Mr Mwanawasa, who will be buried on 3 September, was a favourite of donor countries for tackling corruption and turning southern African nation into one of Africa's economic success stories. He had led Zambia, Africa's biggest copper producer, since 2001, winning re-election in 2006.
Mr Mpombo said Mwanawasa's legacy would have to be upheld by his successor.
"We are looking for a leader with vision to re-invigorate president's policy on (sound) agriculture, to restore confidence to investors and somebody who will stand for national reconciliation.
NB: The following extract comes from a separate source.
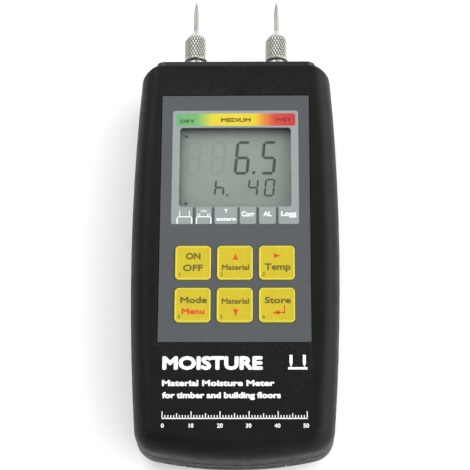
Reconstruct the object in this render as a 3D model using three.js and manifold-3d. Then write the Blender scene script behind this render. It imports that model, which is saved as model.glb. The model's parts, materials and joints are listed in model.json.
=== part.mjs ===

It should be somebody with a big vision on development and unity," Mr Mpombo added.
Vice President Rupiah Banda is acting as head of government until new elections are called, which under Zambia's constitution, must be within 90 days of presidential office becoming vacant.
The presidential term is five years, but next president will complete remainder of Mr Mwanawasa's term before seeking re-election for another five years in 2011.
Northern Province Minister Lameck Chibombamilimo has proposed First Lady Maureen Mwanawasa as ideal presidential candidate.
Mr Chibombamilimo reportedly said yesterday that Mrs Mwanawasa's credentials were appropriate for this period and that she could be trusted to stick to principles set by her late husband.
"We cannot doubt her capacity to discharge duties of this office as we have been witnesses to her developmental work scattered throughout country and her leadership at continental level where she has led her fellow first ladies in fight against HIV/AIDS," Mr Chibombamilimo said in a statement.
He said a cross-section of Zambians would not hesitate to rally behind Mrs Mwanawasa as a way of honoring her late husband's vision.
Meanwhile, opposition United Party for National Development (UPND) announced last Friday that it planned to participate in presidential by-election and has named Hakainde Hichilema as presidential candidate.